The Brazilian Football Federation (CBF) were wrong to sack national coach Mario Menezes last month and replace him with Luiz Felipe Scolari, Brazilian football great Mario Zagallo said on Tuesday.
The 81-year-old, who won the World Cup twice as a player in 1958 and 1962 before becoming the first man to also win the title as a coach in 1970, said he was optimistic that 2002 World Cup winning coach Scolari could do a good job, but now was the wrong time to get rid of Menezes.
Menezes, 50, replaced Dunga after the 2010 World Cup finals and had come under pressure because of Brazil's failure to win last year's Copa America and their loss to Mexico in the London Olympics final before he was fired last month.
"I like Scolari as a friend and he will be working with Carlos Alberto Perreira and I have faith in them to do well," Zagallo told reporters at the Maracana Stadium. "But it was not the right time for the CBF to sack Mario Menezes.
"Things were getting better, all the Brazilians felt the same way. But it is the CBF's responsibility and they took that decision but for me it was not the right time.
"Now, with 18 months to go the team is in the hands of two experienced coaches and although there is always uncertainty, I would think that Scolari thinks like me and is only thinking of winning the World Cup and would not be fearful of losing."

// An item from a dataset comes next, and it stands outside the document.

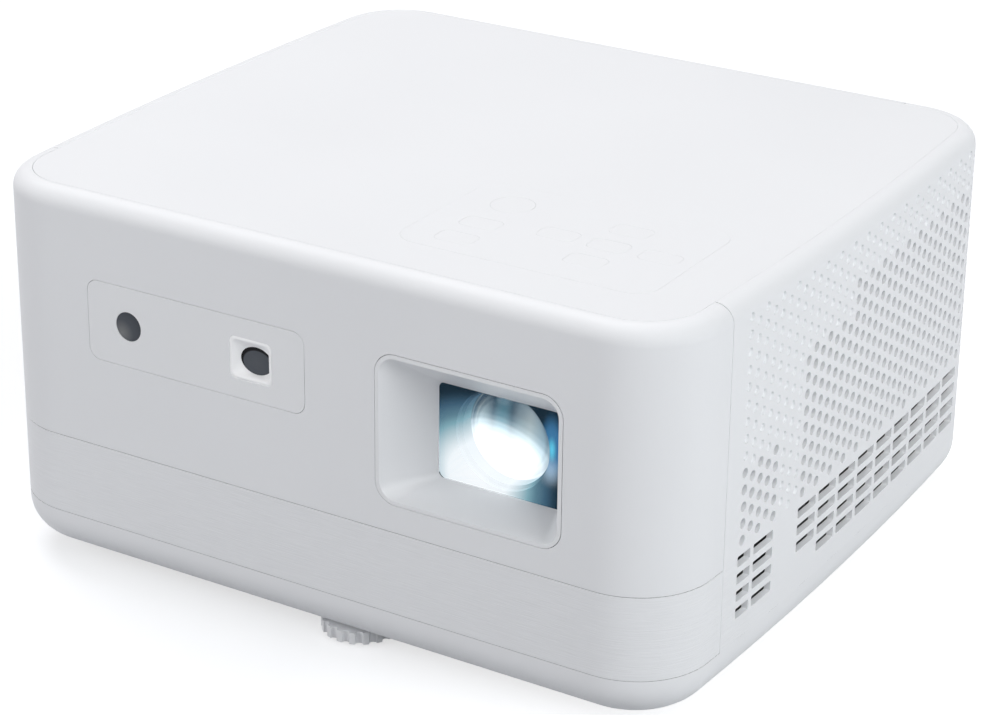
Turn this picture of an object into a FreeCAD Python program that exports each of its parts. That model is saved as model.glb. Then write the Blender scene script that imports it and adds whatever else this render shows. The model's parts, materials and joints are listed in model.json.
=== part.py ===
# Compact laser projector: a bulged rounded housing in separate covers, with its optics,
# cooling, keypad, sockets and feet. Millimetres, +Z up, z = 0 on the table, lens towards -Y.
import FreeCAD, Part
import math
import os

V = FreeCAD.Vector
os.makedirs("parts", exist_ok=True)

# ---- housing
WIDTH = 220.0  # over the bulged sides
DEPTH = 197.4
HEIGHT = 109.0  # from the underside to the top, without the feet
STAND = 4.5  # underside above the table
SIDE_BULGE = 3.27  # how far each side swells between front and back
CORNER_R = 22.1
TOP_EDGE_R = 5.0
BOTTOM_EDGE_R = 10.9
WALL = 2.7
INNER_CHAMFER = 0.75  # share of the inside radius that the tray's inner edge takes
SEAM = 0.16  # gap between neighbouring covers
PANEL_GAP = 0.1  # round the panels that are let into the covers
CUT = 1.0  # cutting shapes run this far past a surface
TRAY_H = 12.8  # underside to the seam over the base tray
BAND_TOP = 36.6  # underside to the seam over the textured band
FRONT_WRAP = 27.2  # front covers, from the front round to their seams on the sides
REAR_WRAP = 30.0  # side covers, from the sides round to their seams on the back

SIDE = WIDTH / 2
FRONT = -DEPTH / 2
BACK = DEPTH / 2
UNDER = STAND
ROOF = STAND + HEIGHT
FLOOR = UNDER + WALL  # inside of the tray
TRAY_TOP = UNDER + TRAY_H
BAND_SEAM = UNDER + BAND_TOP
FRONT_END_Y = FRONT + FRONT_WRAP
REAR_HALF_W = SIDE - REAR_WRAP
BULGE_R = ((DEPTH / 2) ** 2 + SIDE_BULGE**2) / (2 * SIDE_BULGE)

# ---- top panel and keypad
TOP_INSET = 5.5
TOP_T = 2.4
LEDGE_T = 2.0
LEDGE_W = 3.0
KEYPAD_X, KEYPAD_Y = SIDE - 60.3, FRONT + 45.8
KEYPAD_W, KEYPAD_D, KEYPAD_R = 75.4, 50.3, 7.0
KEYPAD_FLANGE_W, KEYPAD_FLANGE_T = 2.5, 1.2
KEY_GAP = 0.15
KEY_TRAVEL = 0.6
KEY_FLANGE_W, KEY_FLANGE_T = 0.8, 0.8
KEY_STEM_R = 1.5
KEY_ROUND_R = 6.0
KEY_SMALL_W, KEY_SMALL_D, KEY_SMALL_R = 11.0, 7.0, 2.0
KEY_PITCH_X, KEY_PITCH_Y = 15.0, 12.0
KEY_GROUP_DX = -23.0  # power, menu and source column from the keypad's middle
SOURCE_DY, MENU_DY = -4.0, -16.0
PAD_GROUP_DX = 13.0  # middle of the arrow cross from the keypad's middle
BOARD_T = 1.6
BOARD_DROP = 4.4  # keypad board below the keypad flange
PILLAR = 4.0  # square pillars between the keypad frame and its board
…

Zagallo was meeting members of the international media at the Maracana, which will be the venue for the 2014 World Cup final, also said he was delighted that Santos striker Neymar had decided to stay in Brazil and learn his trade.
"Neymar is a great player, but he is a boy, he is 19 years old, and he lacks people he can look up to," said Zagallo.
"He needs someone beside him, he still needs to learn.
"Another boy, Pele, had... players to inspire him such as Garrincha, Vava, Nilson Santos and even Zagallo, who is with you now," he said laughing in reference to the 1958 World Cup-winning team that included a then 17-year-old Pele.
Zagallo, still a revered figure in Brazilian football, said he was delighted to be speaking at the Maracana, which has had a $US440 million refurbishment for the finals, as he first played there as a 16-year-old.
The stadium is expected to be completed early next year with a capacity of 78,000 and Icaro Moreno, the chief government engineer responsible for the project, said they would have three test events before the first official match on June 16 between Mexico and Italy at the 2013 Confederations Cup.